### [Short exercise]
Repeat exactly the lines between and including those that contain "across the head" and "if empty is". Output no other line.

══ Data extract ══

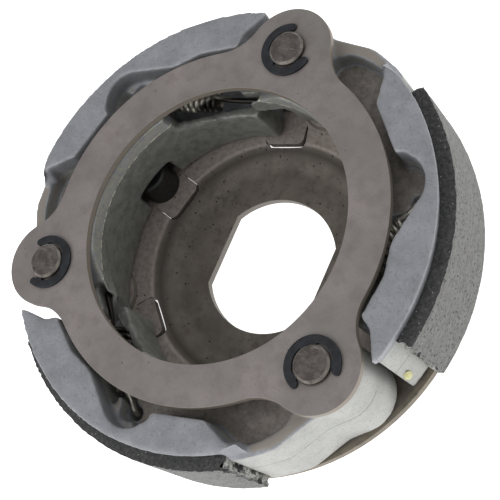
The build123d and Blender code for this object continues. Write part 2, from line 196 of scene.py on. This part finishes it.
# Pressed and phosphated steel: brown grey and satin, with black pits, rubbed paler on the flange
def pressedSteel():
    look = pressedSteelLook
    material, tree, shader, place = newMaterial("PhosphatedPressedSteel")
    worn, rounded = edgeMask(tree, 0.25, 0.72, 0.95)
    rubbed = zone(tree, place, *look["flangeZone"])
    level = facingUp(tree, 0.7, 0.95)
    body = coats(tree, colour(look["base"]), (
        (look["mottle"], blotches(tree, place, 5.0, 0.35, 0.7, 8.0)),
        (look["soot"], blotches(tree, place, 1.6, 0.5, 0.75, 6.0), blotches(tree, place, 14.0, 0.35, 0.6)),
        (look["rimShade"], zone(tree, place, *look["rimShadeZone"])),
        (look["flange"], rubbed, level),
        (look["flangeMottle"], rubbed, level, blotches(tree, place, 1.2, 0.42, 0.68, 7.0)),
        (look["rim"], zone(tree, place, *look["rimZone"]), blotches(tree, place, 3.0, 0.3, 0.6, 6.0)),
        (look["pit"], pits(tree, place, *look["largePits"])),
        (look["pit"], pits(tree, place, *look["smallPits"]), blotches(tree, place, 9.0, 0.45, 0.6)),
        (look["cutEdge"], zone(tree, place, *look["cutEdgeZone"])),
        (look["worn"], worn, blotches(tree, place, 1.0, 0.3, 0.6))))
    finishShader(tree, shader, look, body, gritty(tree, place, 0.4, 0.08, 0.4, rounded))
    return material


ringSteelLook = {
    "base": "#86807d",
    "mottle": "#968e8c",
    "grain": "#7b7372",
    "film": "#83817a",
    "speck": "#4d4846",
    "cutEdge": "#b9aa90",
    "rim": "#8d8479",
    "worn": "#aca398",
    "cutEdgeZone": ((30, 31.8), (30, 32.3), 0.1),
    "specks": (3.2, 0.24, 0.25),
    "roughness": 0.5,
    "metallic": 0.3,
}


# Blanked and tumbled steel: warm pinkish grey satin, even and fine grained, with a light cut edge
def ringSteel():
    look = ringSteelLook
    material, tree, shader, place = newMaterial("TumbledBlankedSteel")
    worn, rounded = edgeMask(tree, 0.25, 0.72, 0.95)
    body = coats(tree, colour(look["base"]), (
        (look["mottle"], blotches(tree, place, 16.0, 0.35, 0.65, 6.0)),
        (look["film"], blotches(tree, place, 40.0, 0.5, 0.8, 2.0)),
        (look["grain"], blotches(tree, place, 3.5, 0.45, 0.8, 8.0)),
        (look["grain"], blotches(tree, place, 0.5, 0.5, 0.95, 3.0)),
        (look["speck"], pits(tree, place, *look["specks"])),
        (look["cutEdge"], zone(tree, place, *look["cutEdgeZone"])),
        (look["rim"], facingUp(tree, 0.6, 0.2)),
        (look["worn"], worn)))
    finishShader(tree, shader, look, body, gritty(tree, place, 0.5, 0.05, 0.35, rounded))
    return material


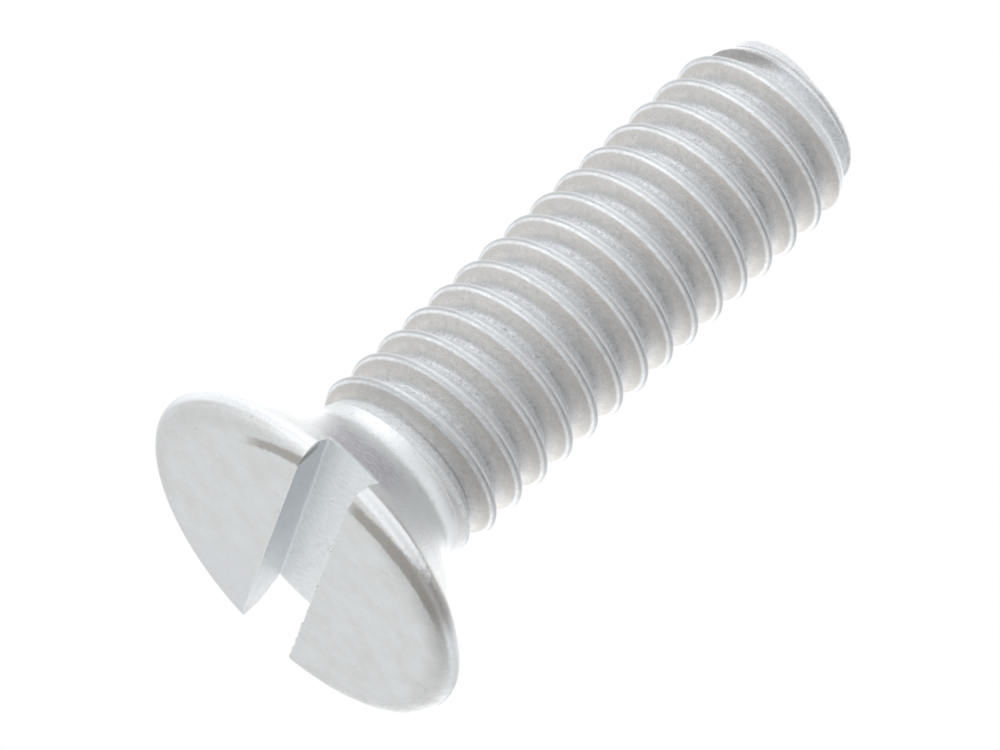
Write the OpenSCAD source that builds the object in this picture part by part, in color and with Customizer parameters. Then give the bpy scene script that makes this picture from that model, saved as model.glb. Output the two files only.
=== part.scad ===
// Slotted countersunk machine screw, M4 by 14, threaded up to a short plain neck.
// It stands on the flat face of its head: the origin is the centre of that face,
// Z runs along the screw to its tip, and the driver slot runs along X.

/* [Overall] */
// Length from the face of the head to the tip
length = 13.65; // [12:0.05:16]

/* [Head] */
// Widest diameter of the head
head_d = 7.32; // [6.8:0.05:8]
// Full angle of the countersunk cone
cone_angle = 95; // [88:1:102]
// How far the rounded rim reaches in from the widest diameter
rim_w = 0.56; // [0.2:0.01:0.8]
// Height of the rounded rim
rim_h = 0.3; // [0.15:0.01:0.4]
// Width of the driver slot
slot_w = 1.2; // [0.9:0.01:1.3]
// Depth of the driver slot in the middle of the head
slot_depth = 0.9; // [0.7:0.05:1.2]
// How far the slot was cut off the middle of the head
slot_shift = 0.04; // [-0.1:0.01:0.1]
// How much the floor of the slot slopes along X, in degrees
slot_tilt = 1.5; // [-3:0.1:3]

/* [Neck] */
// Diameter of the plain neck, which is that of the blank the thread is rolled on
neck_d = 3.5; // [3.4:0.01:3.6]
// Radius of the fillet between the cone and the neck
fillet_r = 0.7; // [0.3:0.05:1.2]
// Length of the plain neck past the fillet
neck_len = 0.02; // [0.02:0.01:0.4]

/* [Thread] */
// Outside diameter of the thread
thread_d = 3.87; // [3.82:0.01:4]
// Distance from one turn of the thread to the next
pitch = 0.7; // [0.6:0.01:0.8]
// Radial depth of the thread groove
thread_depth = 0.36; // [0.3:0.01:0.42]
// Width of the crest, between its rounded edges
crest_w = 0.1; // [0.06:0.01:0.16]
// Width of the root, between its rounded edges
root_w = 0.21; // [0.12:0.01:0.24]
// Length over which the thread rises from the neck to its full form
runout_len = 0.55; // [0.2:0.05:1]
// Turn of the thread about Z, in degrees
thread_turn = 168; // [0:1:360]

/* [Tip] */
// Length over which the thread tapers off to the end
tip_len = 0.82; // [0.6:0.02:1.6]
// Diameter where the taper meets the short stub at the end
stub_d = 3.34; // [3.3:0.01:3.6]
// Length of the stub
stub_len = 0.2; // [0.1:0.01:0.4]
// Diameter of the end
tip_d = 3.18; // [3:0.01:3.3]
// Height of the burr that stands up on one side of the end
burr_height = 0.13; // [0.02:0.01:0.2]
// Direction of the burr about Z, in degrees
burr_turn = 130; // [0:1:360]

/* [Hidden] */

// The head: its elliptic rim turns from the face round to the slope of the cone
half_angle = cone_angle / 2;
rim_end = atan(tan(half_angle) * rim_h / rim_w);
rim_turn = 90 + rim_end;
face_r = head_d / 2 - rim_w;
neck_r = neck_d / 2;
cone_top_z = rim_h + rim_h * sin(rim_end);
cone_top_r = face_r + rim_w * cos(rim_end);
// Where the cone would meet the neck if there were no fillet
corner_z = cone_top_z + (cone_top_r - neck_r) / tan(half_angle);
fillet_reach = fillet_r * tan(half_angle / 2);
neck_start_z = corner_z + fillet_reach;
neck_end_z = neck_start_z + neck_len;
arc_steps = 16;
round_fn = 96;

// The thread: lines of points that climb along the helix, joined to a closed surface
thread_r = thread_d / 2;
turn_steps = 48;
// The thread begins inside the neck and is this much thinner there
neck_cover = 0.03;
thread_start_z = neck_end_z - pitch;
// No line of points ends nearer than this to the flat ends of the thread
end_gap = pitch * 0.03;
// The crest rises and the root sinks by these shares of the depth between their edges
crest_bulge = 0.06;
root_hollow = 0.17;
crest_half = crest_w / pitch / 2;
root_half = root_w / pitch / 2;
// One pitch of the thread's section, from the middle of a root to the middle of the next:
// how far along the pitch each point lies, and how deep in the groove
SECTION = [
    [0, 1],
    [root_half, 1 - root_hollow],
    [0.5 - crest_half, crest_bulge],
    [0.5, 0],
    [0.5 + crest_half, crest_bulge],
    [1 - root_half, 1 - root_hollow]
];
section_count = len(SECTION);

// The burr: a thin raised edge that dies away to both sides
tip_r = tip_d / 2;
burr_w = 0.12;
burr_spread = 60;
function burr_z(column) =
    let (away = cos(360 * column / turn_steps - burr_turn) - cos(burr_spread))
    length + burr_height * max(0, away) / (1 - cos(burr_spread));

// Lowest and highest line of points that has a point in a column
function column_shift(column) = column / turn_steps + thread_turn / 360;
function line_z(line, column) =
    pitch * (floor(line / section_count)
        + SECTION[line - section_count * floor(line / section_count)][0]
        + column_shift(column));
function first_line(column, line = 0) =
    line_z(line, column) > thread_start_z + end_gap
        ? line : first_line(column, line + 1);
function last_line(column, line) =
    line_z(line, column) < length - end_gap
        ? line : last_line(column, line - 1);

// How deep in the groove a height lies, from 0 on the crest to 1 in the root
function groove_share(z, column) =
    let (along = z / pitch - column_shift(column))
    lookup(along - floor(along), concat(SECTION, [[1, 1]]));
// The taper and the stub limit the radius near the end
function tip_limit(z) =
    lookup(z, [[length - tip_len, thread_r], [length - stub_len, stub_d / 2], [length, tip_r]]);
function runout_share(z) = max(0, min(1, (z - neck_end_z) / runout_len));
function thread_radius(z, column) =
    let (blank_r = neck_r - neck_cover)
    let (full_r = thread_r - thread_depth * groove_share(z, column))
    min(blank_r + (full_r - blank_r) * runout_share(z), tip_limit(z));

// The columns of points round the thread, from the first to the one that closes the turn
top_guess = ceil((length / pitch + 1) * section_count);
own_firsts = [for (column = [0:turn_steps - 1]) first_line(column)];
own_lasts = [for (column = [0:turn_steps - 1]) last_line(column, top_guess)];
// The closing column is the first one again, where each line has climbed by one turn
firsts = concat(own_firsts, own_firsts[0] - section_count);
lasts = concat(own_lasts, own_lasts[0] - section_count);
// Each column has its lines' points, one on the low end, one on the burr and one inside it
starts = [
    for (column = 0, total = 0;
         column < turn_steps;
         total = total + lasts[column] - firsts[column] + 4, column = column + 1)
    total
];

function ring_point(z, column) =
    let (turn = 360 * column / turn_steps)
    let (radius = thread_radius(z, column))
    [radius * cos(turn), radius * sin(turn), z];
function inner_point(column) =
    let (turn = 360 * column / turn_steps)
    [(tip_r - burr_w) * cos(turn), (tip_r - burr_w) * sin(turn), length];
function line_index(line, column) =
    column == turn_steps
        ? line_index(line + section_count, 0)
        : starts[column] + 1 + line - firsts[column];
function low_index(column) = starts[column % turn_steps];
function high_index(column) =
    let (own = column % turn_steps)
    starts[own] + 2 + lasts[own] - firsts[own];
function inner_index(column) = high_index(column) + 1;

// The strip of surface between two neighbouring columns
function strip_faces(column) =
    let (next = column + 1)
    let (low = firsts[column])
    let (next_low = firsts[next])
    let (high = lasts[column])
    let (next_high = lasts[next])
    concat(
        [
            [low_index(column), line_index(low, column), low_index(next)],
            [low_index(next), line_index(low, column), line_index(next_low, next)],
            [line_index(high, column), high_index(column), high_index(next)],
            [line_index(high, column), high_index(next), line_index(next_high, next)],
            [inner_index(column), inner_index(next), high_index(next)],
            [inner_index(column), high_index(next), high_index(column)]
        ],
        next_low < low
            ? [[line_index(next_low, next), line_index(low, column), line_index(low, next)]]
            : [],
        next_high < high
            ? [[line_index(next_high, column), line_index(high, column), line_index(next_high, next)]]
            : [],
        [
            for (line = [low:next_high - 1])
            each [
                [line_index(line, column), line_index(line + 1, column), line_index(line + 1, next)],
                [line_index(line, column), line_index(line + 1, next), line_index(line, next)]
            ]
        ]
    );

module thread() {
    points = [
        for (column = [0:turn_steps - 1])
        each concat(
            [ring_point(thread_start_z, column)],
            [for (line = [firsts[column]:lasts[column]]) ring_point(line_z(line, column), column)],
            [ring_point(burr_z(column), column), inner_point(column)]
        )
    ];
    sides = [for (column = [0:turn_steps - 1]) each strip_faces(column)];
    low_end = [for (column = [0:turn_steps - 1]) low_index(column)];
    high_end = [for (column = [turn_steps - 1:-1:0]) inner_index(column)];
    polyhedron(points = points, faces = concat(sides, [low_end, high_end]), convexity = 10);
}

// The head, its rounded rim, the countersunk cone, the fillet and the plain neck in one turning
module turned_head() {
    rim = [
        for (step = [0:arc_steps])
        let (angle = -90 + rim_turn * step / arc_steps)
        [face_r + rim_w * cos(angle), rim_h + rim_h * sin(angle)]
    ];
    fillet = [
        for (step = [0:arc_steps])
        let (angle = half_angle * (1 - step / arc_steps))
        [neck_r + fillet_r - fillet_r * cos(angle), neck_start_z - fillet_r * sin(angle)]
    ];
    rotate_extrude($fn = round_fn)
        polygon(concat([[0, 0]], rim, fillet, [[neck_r, neck_end_z], [0, neck_end_z]]));
}

// The slot for the driver runs right across the head
module driver_slot() {
    translate([0, slot_shift, 0])
        rotate([0, -slot_tilt, 0])
            cube([2 * head_d, slot_w, 2 * slot_depth], center = true);
}

module screw() {
    color([0.8, 0.81, 0.8])
        difference() {
            union() {
                turned_head();
                thread();
            }
            driver_slot();
        }
}

screw();
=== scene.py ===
"""A slotted countersunk machine screw, standing on the flat face of its head."""
import math

import bpy
from mathutils import Matrix, Vector


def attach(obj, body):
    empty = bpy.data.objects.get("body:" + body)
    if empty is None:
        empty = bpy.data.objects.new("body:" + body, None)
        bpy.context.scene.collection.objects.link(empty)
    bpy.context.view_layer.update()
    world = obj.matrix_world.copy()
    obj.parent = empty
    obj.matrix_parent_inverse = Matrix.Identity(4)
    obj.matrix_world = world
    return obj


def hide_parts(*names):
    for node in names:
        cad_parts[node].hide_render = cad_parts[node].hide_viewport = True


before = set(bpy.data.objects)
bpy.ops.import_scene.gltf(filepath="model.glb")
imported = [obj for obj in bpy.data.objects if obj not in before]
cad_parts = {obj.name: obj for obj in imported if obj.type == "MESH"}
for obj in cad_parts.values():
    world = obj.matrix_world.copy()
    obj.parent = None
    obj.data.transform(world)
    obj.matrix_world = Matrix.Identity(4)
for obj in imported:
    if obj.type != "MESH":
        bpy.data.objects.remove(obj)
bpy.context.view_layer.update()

MM = 0.001

# Sizes of the screw, the same as those of its solid, in millimetres
LENGTH = 13.65
HEAD_D = 7.32
CONE_ANGLE = 95
RIM_W = 0.56
RIM_H = 0.3
SLOT_W = 1.2
SLOT_DEPTH = 0.9
SLOT_SHIFT = 0.04
SLOT_TILT = 1.5
NECK_D = 3.5
FILLET_R = 0.7
NECK_LEN = 0.02
THREAD_D = 3.87
PITCH = 0.7
THREAD_DEPTH = 0.36
CREST_W = 0.1
ROOT_W = 0.21
# The crest rises and the root sinks by these shares of the depth between their edges
CREST_BULGE = 0.06
ROOT_HOLLOW = 0.17
# The root is an arc: how far it sweeps to either side, in radians, and the sine of that
ROOT_SWEEP = 1.05
ROOT_SWEEP_SINE = 0.867
RUNOUT_LEN = 0.55
THREAD_TURN = 168
TIP_D = 3.18
STUB_D = 3.34
STUB_LEN = 0.2
TIP_LEN = 0.82
TIP_BURR = 0.13
BURR_TURN = 130

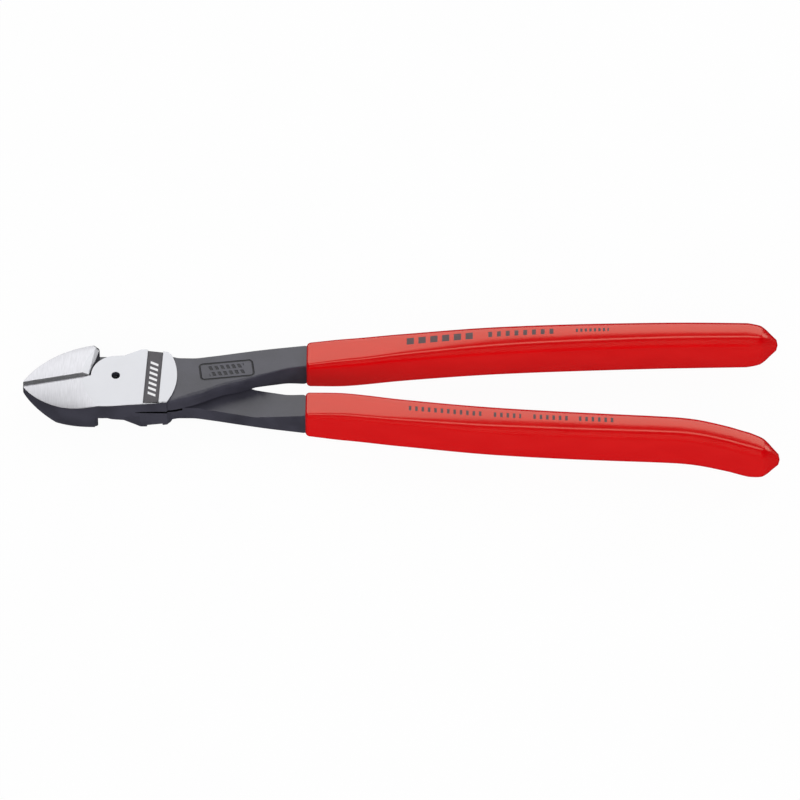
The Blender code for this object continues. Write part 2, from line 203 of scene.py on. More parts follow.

═══

### [Solution to this task]
// The slot for the driver runs right across the head
module driver_slot() {
    translate([0, slot_shift, 0])
        rotate([0, -slot_tilt, 0])
            cube([2 * head_d, slot_w, 2 * slot_depth], center = true);
}

module screw() {
    color([0.8, 0.81, 0.8])
        difference() {
            union() {
                turned_head();
                thread();
            }
            driver_slot();
        }
}

screw();
=== scene.py ===
"""A slotted countersunk machine screw, standing on the flat face of its head."""
import math

import bpy
from mathutils import Matrix, Vector


def attach(obj, body):
    empty = bpy.data.objects.get("body:" + body)
    if empty is None:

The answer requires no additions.